The Myth of the ‘Permanent’ Sealer

Homeowners love porous stone sealers. They think a clear coat will solve their problems forever. But here’s the gritty truth: if you seal a wall that has rising damp or hydrostatic pressure behind it, you’ve just built a pressure cooker. The water enters from the back, travels to the face, hits the sealer, and can’t escape. It then freezes just behind the sealer, popping off the face of the stone. Forensic masonry is about managing water, not just blocking it. Whether it’s applying a slicker to a joint or ensuring the ‘hawk’ is loaded with the right consistency of mud, the goal is always to create a path for moisture to exit the building without taking the masonry with it.
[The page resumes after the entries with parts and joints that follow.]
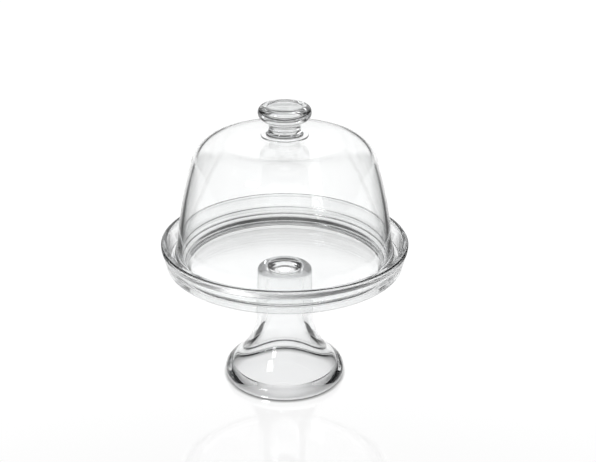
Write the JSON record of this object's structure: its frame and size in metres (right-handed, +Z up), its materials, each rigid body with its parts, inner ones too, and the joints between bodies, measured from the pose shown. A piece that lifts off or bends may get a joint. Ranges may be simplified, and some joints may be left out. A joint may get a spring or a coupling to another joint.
{
  "type": "footed cheese dome",
  "caption": "Clear glass bell with a waisted knob, standing inside the raised rim of a round plate on a hollow flared pedestal; covers and displays cheese or cake.",
  "frame": {"origin": "centre of the foot ring's resting circle, on the table", "axes": "+Z up along the common axis of foot, plate, dome and knob; every piece is round about it, so +X and +Y are any two square directions"},
  "size_m": [0.24, 0.24, 0.283],
  "materials": {
    "pedestal_glass": "clear pressed soda-lime glass, fire polished",
    "plate_glass": "clear pressed soda-lime glass, fire polished",
    "dome_glass": "clear pressed soda-lime glass, fire polished",
    "bond_film": "clear cured adhesive film",
    "knob_glass": "clear pressed soda-lime glass, fire polished"
  },
  "bodies": {
    "pedestal": {"pedestal": "pedestal_glass"},
    "plate": {"plate": "plate_glass"},
    "dome": {"dome": "dome_glass", "knob_bond": "bond_film", "knob": "knob_glass"}
  },
  "joints": [
    {"name": "plate_lift", "type": "slide", "parent": "pedestal", "child": "plate", "axis": [0, 0, 1], "range_m": [0, 0.06]},
    {"name": "dome_lift", "type": "slide", "parent": "plate", "child": "dome", "axis": [0, 0, 1], "range_m": [0, 0.16]}
  ]
}
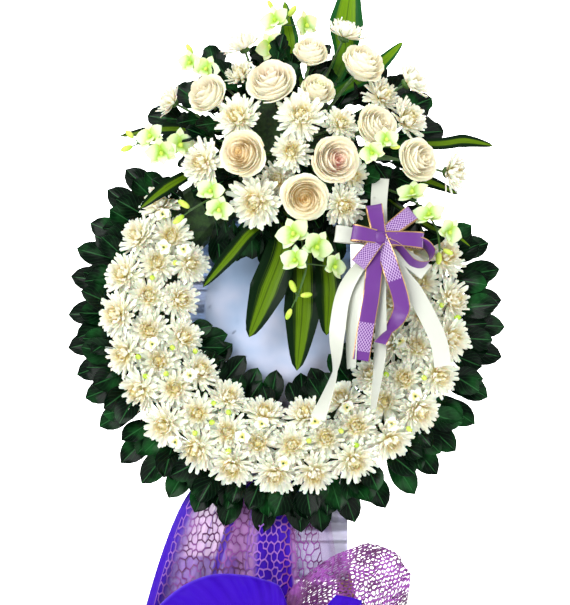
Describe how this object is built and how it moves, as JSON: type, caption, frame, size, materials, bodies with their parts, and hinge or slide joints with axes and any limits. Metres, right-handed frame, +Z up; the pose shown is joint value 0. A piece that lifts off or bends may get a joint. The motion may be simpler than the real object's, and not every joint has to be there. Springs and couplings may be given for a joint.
{
  "type": "funeral flower stand",
  "caption": "Leaning easel stand that carries a round wreath of white chrysanthemums, a spray of roses, orchids and long leaves, tied ribbons and a gathered cloth skirt.",
  "frame": {"origin": "on the floor, under the middle of the whole stand", "axes": "+Z up, -Y towards the front of the wreath, +X to the right as seen from the front"},
  "size_m": [0.6529, 0.6006, 1.5087],
  "materials": {
    "timber": "rough sawn",
    "moss": "floral foam",
    "tray": "satin",
    "mum": "matt petals",
    "rose": "soft petals",
    "orchid": "soft petals",
    "leaf": "glossy leaves",
    "striped": "semi-gloss leaves",
    "pale_cloth": "matt",
    "violet": "sheer organza",
    "net": "open net",
    "purple": "satin with gold edges",
    "white": "satin"
  },
  "bodies": {
    "root": {"front_leg_left": "timber", "front_leg_right": "timber", "upright": "timber", "cross_bar": "timber", "rear_leg": "timber", "ring_tray": "tray", "ring_foam": "moss", "ring_mums_1": "mum", "ring_mums_2": "mum", "ring_mums_3": "mum", "ring_mums_4": "mum", "ring_mums_5": "mum", "ring_mums_6": "mum", "outer_leaves_1": "leaf", "outer_leaves_2": "leaf", "outer_leaves_3": "leaf", "outer_leaves_4": "leaf", "outer_leaves_5": "leaf", "outer_leaves_6": "leaf", "inner_leaves_left": "leaf", "inner_leaves_right": "leaf", "rose_1": "rose", "rose_2": "rose", "rose_3": "rose", "rose_4": "rose", "rose_5": "rose", "rose_6": "rose", "rose_7": "rose", "rose_8": "rose", "rose_9": "rose", "rose_10": "rose", "spray_mums_top": "mum", "spray_mums_peak": "mum", "spray_mums_corner": "mum", "spray_mums_right": "mum", "spray_mums_middle": "mum", "spray_mums_left": "mum", "spray_mums_low": "mum", "orchid_left": "orchid", "orchid_top": "orchid", "orchid_upper_left": "orchid", "orchid_right": "orchid", "orchid_hanging": "orchid", "orchid_bow": "orchid", "orchid_low_left": "orchid", "dracaena_top": "striped", "dracaena_left": "striped", "dracaena_right": "striped", "dracaena_low": "striped", "filler_left": "leaf", "filler_right": "leaf", "spray_foam": "moss", "backing_cloth": "pale_cloth", "organza_skirt": "violet", "skirt_net": "net", "violet_bow": "violet", "net_bow": "net", "purple_ribbon": "purple", "white_ribbon": "white"}
  },
  "joints": []
}
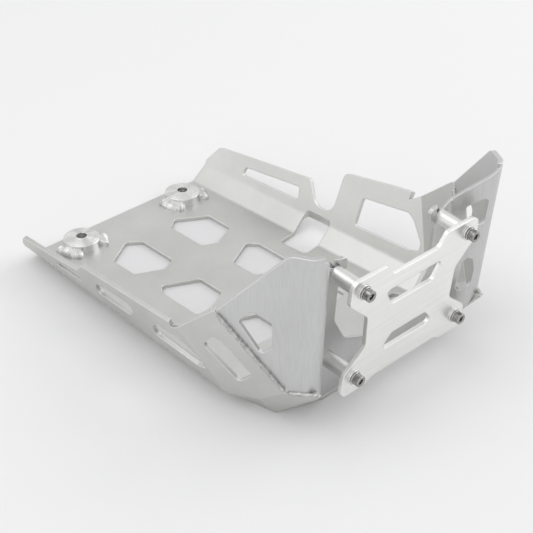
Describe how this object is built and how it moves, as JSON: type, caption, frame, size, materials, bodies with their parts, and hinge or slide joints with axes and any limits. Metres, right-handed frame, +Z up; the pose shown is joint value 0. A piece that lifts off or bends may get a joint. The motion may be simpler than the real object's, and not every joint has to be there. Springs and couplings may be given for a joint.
{
  "type": "motorcycle skid plate",
  "caption": "Folded aluminium guard for the underside of an engine, with slotted flanges, a welded front plate and a stand-off bracket plate",
  "frame": {"origin": "below the middle of the whole part, at the level of the floor's underside", "axes": "+X forward to the bracket plate, +Y to the rider's left, +Z up"},
  "size_m": [0.4024, 0.3038, 0.1773],
  "materials": {
    "satin_plate": "satin",
    "front_plate": "fine brushed",
    "bracket_plate": "brushed lengthwise",
    "spacer": "turned",
    "bolt": "plain",
    "stainless": "plain",
    "weld": "as welded",
    "boss": "turned"
  },
  "bodies": {
    "root": {"bolt_lower_left": "bolt", "bolt_lower_right": "bolt", "bolt_upper_left": "bolt", "bolt_upper_right": "bolt", "boss_bead_left_front": "weld", "boss_bead_left_rear": "weld", "boss_bead_right_front": "weld", "boss_bead_right_rear": "weld", "boss_left": "boss", "boss_right": "boss", "bracket_plate": "bracket_plate", "front_plate": "front_plate", "inner_bead_left": "weld", "inner_bead_right": "weld", "joint_bead_left": "weld", "joint_bead_right": "weld", "main_plate": "satin_plate", "nose_bead_left": "weld", "nose_bead_right": "weld", "nut_lower_left": "stainless", "nut_lower_right": "stainless", "nut_upper_left": "stainless", "nut_upper_right": "stainless", "spacer_lower_left": "spacer", "spacer_lower_right": "spacer", "spacer_upper_left": "spacer", "spacer_upper_right": "spacer", "spring_washer_lower_left": "stainless", "spring_washer_lower_right": "stainless", "spring_washer_upper_left": "stainless", "spring_washer_upper_right": "stainless", "washer_lower_left": "stainless", "washer_lower_right": "stainless", "washer_upper_left": "stainless", "washer_upper_right": "stainless"}
  },
  "joints": []
}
The Verdict: Do It Once, or Do It Twice

You can go to the store, buy a bag of premix, and ‘butter’ that crack yourself. It will look great for a few months. But eventually, the chemistry of the cold joint, the physics of the freeze-thaw cycle, and the reality of soil settlement will win. If you see a crack, don’t just reach for the trowel. Ask why it’s there. Is it a cold joint? Is it honeycombing from a poor original pour? Is it a structural failure requiring helical piers? In the world of the master mason, we don’t just fill holes; we solve the mystery of why the hole exists in the first place. Anything less is just an expensive way to delay the inevitable.